Illustrations with Rhythm and Movement. After much googling and websearching, I was able to find some information about cartoonist/illustrator Atanu Roy. Atanu is said to have illustrated more than a hundred books and has received various prizes including the Children’s Choice Award in 1989 (AWIC), the IBBY Honour List for Illustration in 2006 and various prizes at the Yomiuri Shimbun International Cartoon Contest in 1983, 1984, and 1986 (source here).
What I enjoy about Atanu’s art work is that there is a cartoon, graphic novel element to it and it is packed with such rich details one can literally get lost in just a single page. So the images are constantly moving, flying from one page to the next, and essentially filled with movement. Here are some of the photos I have taken to give you a glimpse into Atanu’s world:
When One is Neither Here nor There. Another aspect that I enjoyed about the book is this constant struggle between being neither here nor there. I like how they summarize the narrative at the back of the book in this fashion:
As Chutki grows up, does she find out what her true origins are? Does she get rejected from where she belongs and accepted where she doesn’t?

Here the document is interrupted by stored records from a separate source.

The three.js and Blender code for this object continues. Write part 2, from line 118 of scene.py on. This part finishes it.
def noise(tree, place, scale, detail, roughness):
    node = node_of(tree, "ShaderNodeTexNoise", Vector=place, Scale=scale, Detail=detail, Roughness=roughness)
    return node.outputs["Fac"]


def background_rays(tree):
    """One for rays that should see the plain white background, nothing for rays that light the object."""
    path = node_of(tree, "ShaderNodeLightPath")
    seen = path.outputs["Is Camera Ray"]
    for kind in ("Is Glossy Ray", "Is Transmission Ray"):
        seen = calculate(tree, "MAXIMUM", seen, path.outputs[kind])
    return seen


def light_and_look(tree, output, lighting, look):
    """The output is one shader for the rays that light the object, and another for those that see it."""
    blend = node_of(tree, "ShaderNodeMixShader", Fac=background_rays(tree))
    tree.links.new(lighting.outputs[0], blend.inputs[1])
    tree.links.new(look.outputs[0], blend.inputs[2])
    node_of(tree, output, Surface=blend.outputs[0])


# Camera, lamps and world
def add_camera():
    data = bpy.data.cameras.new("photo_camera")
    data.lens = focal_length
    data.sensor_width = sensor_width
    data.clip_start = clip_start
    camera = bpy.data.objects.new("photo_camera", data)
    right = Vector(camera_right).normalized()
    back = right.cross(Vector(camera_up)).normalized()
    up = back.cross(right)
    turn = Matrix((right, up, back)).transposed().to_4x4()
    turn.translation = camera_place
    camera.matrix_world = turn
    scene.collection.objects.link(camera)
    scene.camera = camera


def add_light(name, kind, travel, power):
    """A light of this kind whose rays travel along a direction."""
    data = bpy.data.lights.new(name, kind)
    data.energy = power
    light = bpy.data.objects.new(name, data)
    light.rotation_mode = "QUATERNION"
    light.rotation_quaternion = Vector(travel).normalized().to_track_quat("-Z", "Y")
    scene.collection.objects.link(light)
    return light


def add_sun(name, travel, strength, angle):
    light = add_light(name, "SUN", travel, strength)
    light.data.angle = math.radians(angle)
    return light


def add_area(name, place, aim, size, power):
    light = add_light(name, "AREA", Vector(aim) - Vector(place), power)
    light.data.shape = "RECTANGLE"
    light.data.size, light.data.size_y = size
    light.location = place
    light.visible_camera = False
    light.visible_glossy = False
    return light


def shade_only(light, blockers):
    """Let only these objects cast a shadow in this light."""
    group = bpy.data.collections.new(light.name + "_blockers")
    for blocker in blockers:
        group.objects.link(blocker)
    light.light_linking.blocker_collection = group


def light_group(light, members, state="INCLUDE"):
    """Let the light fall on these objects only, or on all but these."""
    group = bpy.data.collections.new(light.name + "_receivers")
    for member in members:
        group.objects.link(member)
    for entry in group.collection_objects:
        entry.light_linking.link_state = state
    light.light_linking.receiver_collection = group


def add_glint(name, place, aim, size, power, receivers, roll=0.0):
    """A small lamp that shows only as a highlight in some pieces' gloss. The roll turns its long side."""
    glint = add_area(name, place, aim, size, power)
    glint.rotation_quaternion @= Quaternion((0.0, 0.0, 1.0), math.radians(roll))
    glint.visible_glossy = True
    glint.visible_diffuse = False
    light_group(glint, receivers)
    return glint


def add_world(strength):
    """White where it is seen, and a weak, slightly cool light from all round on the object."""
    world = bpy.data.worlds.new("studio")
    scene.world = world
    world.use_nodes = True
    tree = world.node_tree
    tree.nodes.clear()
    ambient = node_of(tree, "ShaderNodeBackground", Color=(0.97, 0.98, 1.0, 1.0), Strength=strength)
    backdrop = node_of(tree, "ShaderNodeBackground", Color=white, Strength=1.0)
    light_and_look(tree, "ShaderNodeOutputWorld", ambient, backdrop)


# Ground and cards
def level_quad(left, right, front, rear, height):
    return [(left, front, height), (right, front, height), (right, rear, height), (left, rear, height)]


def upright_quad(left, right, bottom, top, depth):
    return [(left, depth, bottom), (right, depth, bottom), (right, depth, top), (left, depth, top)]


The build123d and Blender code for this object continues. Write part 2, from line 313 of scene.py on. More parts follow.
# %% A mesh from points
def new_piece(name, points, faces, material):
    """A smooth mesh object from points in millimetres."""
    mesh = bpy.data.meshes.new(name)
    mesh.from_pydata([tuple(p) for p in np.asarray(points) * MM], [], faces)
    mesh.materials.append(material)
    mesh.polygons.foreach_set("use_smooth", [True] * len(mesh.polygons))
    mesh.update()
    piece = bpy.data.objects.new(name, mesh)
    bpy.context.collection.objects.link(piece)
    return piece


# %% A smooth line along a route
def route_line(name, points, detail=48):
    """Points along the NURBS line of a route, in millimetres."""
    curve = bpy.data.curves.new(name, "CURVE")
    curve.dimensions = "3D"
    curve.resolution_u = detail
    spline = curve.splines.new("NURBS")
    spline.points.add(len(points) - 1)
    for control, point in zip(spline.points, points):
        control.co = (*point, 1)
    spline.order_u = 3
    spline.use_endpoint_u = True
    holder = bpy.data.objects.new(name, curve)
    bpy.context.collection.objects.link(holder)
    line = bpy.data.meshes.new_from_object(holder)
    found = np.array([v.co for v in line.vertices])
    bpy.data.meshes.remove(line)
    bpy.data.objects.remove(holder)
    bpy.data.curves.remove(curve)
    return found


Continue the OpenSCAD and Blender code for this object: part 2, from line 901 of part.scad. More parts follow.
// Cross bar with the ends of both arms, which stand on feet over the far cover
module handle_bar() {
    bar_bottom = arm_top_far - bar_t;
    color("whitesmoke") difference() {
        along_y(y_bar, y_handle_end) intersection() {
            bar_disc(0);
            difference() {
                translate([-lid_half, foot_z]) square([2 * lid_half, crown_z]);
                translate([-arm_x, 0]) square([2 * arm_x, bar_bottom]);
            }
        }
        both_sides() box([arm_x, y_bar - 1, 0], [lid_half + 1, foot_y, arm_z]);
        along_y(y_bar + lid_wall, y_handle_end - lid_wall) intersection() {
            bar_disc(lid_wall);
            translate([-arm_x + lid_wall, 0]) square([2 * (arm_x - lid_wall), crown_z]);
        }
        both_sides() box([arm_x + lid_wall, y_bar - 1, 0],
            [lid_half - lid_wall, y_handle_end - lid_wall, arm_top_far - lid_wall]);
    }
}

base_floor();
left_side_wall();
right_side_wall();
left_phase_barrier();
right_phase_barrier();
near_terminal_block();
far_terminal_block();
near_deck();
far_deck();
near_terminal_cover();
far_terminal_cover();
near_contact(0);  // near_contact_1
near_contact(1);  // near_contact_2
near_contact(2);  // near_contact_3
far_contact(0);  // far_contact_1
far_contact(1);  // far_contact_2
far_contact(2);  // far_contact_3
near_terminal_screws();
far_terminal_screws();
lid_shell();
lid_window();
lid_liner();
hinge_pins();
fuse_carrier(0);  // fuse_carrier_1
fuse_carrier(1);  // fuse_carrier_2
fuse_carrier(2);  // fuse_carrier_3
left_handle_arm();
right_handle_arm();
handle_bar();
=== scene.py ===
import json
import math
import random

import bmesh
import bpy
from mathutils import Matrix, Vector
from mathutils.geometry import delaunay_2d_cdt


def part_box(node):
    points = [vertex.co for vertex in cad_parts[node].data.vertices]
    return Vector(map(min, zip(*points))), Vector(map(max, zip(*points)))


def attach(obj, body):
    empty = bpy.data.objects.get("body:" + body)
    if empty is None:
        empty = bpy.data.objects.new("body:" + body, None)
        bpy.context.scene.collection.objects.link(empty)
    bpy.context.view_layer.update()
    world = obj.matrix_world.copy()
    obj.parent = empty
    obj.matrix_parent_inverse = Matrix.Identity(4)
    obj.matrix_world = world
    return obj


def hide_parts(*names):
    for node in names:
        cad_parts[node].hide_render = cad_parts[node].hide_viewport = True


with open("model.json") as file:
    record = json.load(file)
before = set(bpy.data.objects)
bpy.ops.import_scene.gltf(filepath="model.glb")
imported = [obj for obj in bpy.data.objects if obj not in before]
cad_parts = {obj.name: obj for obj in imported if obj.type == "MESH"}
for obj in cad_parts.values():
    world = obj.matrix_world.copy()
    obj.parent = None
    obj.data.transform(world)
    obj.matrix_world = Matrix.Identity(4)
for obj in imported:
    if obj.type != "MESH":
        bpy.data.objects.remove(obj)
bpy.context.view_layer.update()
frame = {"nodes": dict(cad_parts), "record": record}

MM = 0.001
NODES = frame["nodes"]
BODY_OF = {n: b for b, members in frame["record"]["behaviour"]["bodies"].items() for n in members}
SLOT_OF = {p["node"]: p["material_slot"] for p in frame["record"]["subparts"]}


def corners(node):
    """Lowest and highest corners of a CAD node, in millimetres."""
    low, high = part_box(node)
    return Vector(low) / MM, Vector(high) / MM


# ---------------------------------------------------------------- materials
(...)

I am always taken by this notion of being in-transit: of finding one’s self neither here nor there, being caught-in-between-worlds. Princess Chutki’s realization of her inner being also borders on the story being somewhat like a folktale – which once again blurs the boundaries between fairy tales, folk tales, and legends – narratives of how things came into existence. The power of the story lies in the struggle to find wholeness and acceptance from within you and the people around you, and the ultimate complexity of being disassembled in unity – and finding meaning and integrity in the fragments of who you are.
Paro Anand has written 18 books for children and young adults, which also include plays, novels and short stories. Her official website also noted that she headed the National Centre for Children’s Literature, The National Book Trust, India, which is the apex body for children’s literature in India. She has also helped in setting up libraries and Readers’ Clubs in rural India and conducted training programs on the use of literature.
Paro Anand has likewise been given a number of recognition for her contribution to children’s literature by The Russian Centre for Science and Culture. Dr. Kalam, the President of India, honored her for her writings on Republic Day, 2007 and has represented the country at various forums internationally, including UK and France (source here).
Wingless: A Fairly Weird Fairy Tale by Paro Anand with equally weird illustrations by Atanu Roy. IndiaInk, New Delhi, India, 2003. Bought my own copy of the book.